Currently, people are increasingly relying on computers to perform their daily tasks, which have increased the need to improve human–computer interactions. The lack of commonsense knowledge makes emotion difficult for a computer to recognize and generate. Therefore, a substantial research on emotion recognition has been conducted. Emotion recognition is divided into three main categories: emotion recognition from facial expressions, emotion recognition from speech, and emotion recognition in text. Emotion recognition in text refers to the task of automatically assigning an emotion to a text selected from a set of predefined emotion labels. Emotion recognition in text is important because text is the main medium of human–computer interactions in the form of emails, text messages, chat rooms, forums, product reviews, Web blogs, and other social media platforms, including Twitter, YouTube, and Facebook. Applications of emotion recognition in text can be found in business, psychology, education, and many other fields where there is a need to understand and interpret emotions [9].

Emotion recognition in text, particularly implicit emotion recognition, is one of the difficult tasks in natural language processing (NLP), and it requires natural language understanding (NLU). There are different levels of text emotion recognition: document level, paragraph level, sentence level, and word level. The difficulty starts at the sentence level, where an emotion is expressed through the meanings of words and their relations; as the level increases, the complexity of the problem increases. Nevertheless, not all thoughts are expressed clearly, there are metaphors, sarcasm, and irony.

Fig. 1
figure 1

The structure of the paper

Different approaches have been used to recognize emotions in text. Keyword-based approaches for explicit emotion recognition have been investigated [90, 116]. For example, the sentence “Sunny days always make me feel happy” explicitly expresses happiness and includes the emotion keyword “happy.” A keyword-based approach would be able to recognize the emotion successfully. However, the presence of an emotion keyword does not always match the expressed emotion. For example, the sentences “Do I look happy to you!” and “I am not happy at all” include the emotion keyword “happy” but do not express that emotion.
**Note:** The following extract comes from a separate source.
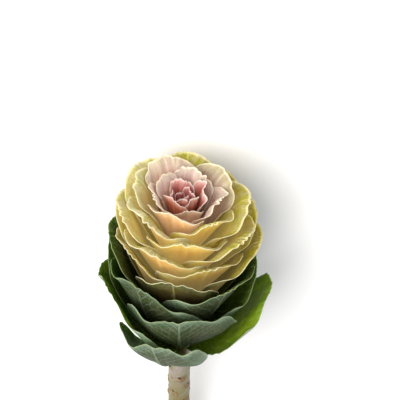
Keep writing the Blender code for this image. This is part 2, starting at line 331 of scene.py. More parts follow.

Additionally, a sentence can express emotion without the presence of an emotion keyword. Other approaches, namely rule-based approaches [86, 155], classical learning-based approaches [4, 6, 105], deep learning approaches [18, 48, 93], and hybrid approaches [8, 57, 136], were specifically introduced for recognizing implicit emotions in text.

Several survey papers regarding emotion recognition in text have been published. In general, these survey papers did a shallow investigation; none of them reported the results or evaluated the reviewed papers. Moreover, Kao et al. [79] did not review any papers; they only discussed the limitations of the keyword-based, learning-based, and hybrid approaches and suggested a solution to overcome these limitations. Canales and Martínez-Barco [25] classified the work published in emotion recognition based on the used emotion model and approach. For emotion models, they included the categorical approach and the dimensional approach. However, there was no mention of the componential approach. The focus of the survey papers of Jain and Sandhu [75] and Deborah et al. [36] was only on learning-based approaches. In both papers, there were no evaluations of the reviewed papers and no reporting on the features and results. In this survey paper, we review the following explicit and implicit emotion recognition approaches: keyword-based approaches, rule-based approaches, classical learning-based approaches, deep learning approaches, and hybrid approaches. Nevertheless, the main focus is on implicit emotion recognition approaches. We include the strengths and limitations of the reviewed papers, compare them within tables, and discuss some open problems. We review more papers than the previous survey papers and cover emotion recognition in different languages, including Arabic, Chinese, English, bilingual (English and Hindi), Indonesian, and Spanish. We also present emotion modeling approaches and resources (corpora and affect lexicons) available for emotion recognition in text.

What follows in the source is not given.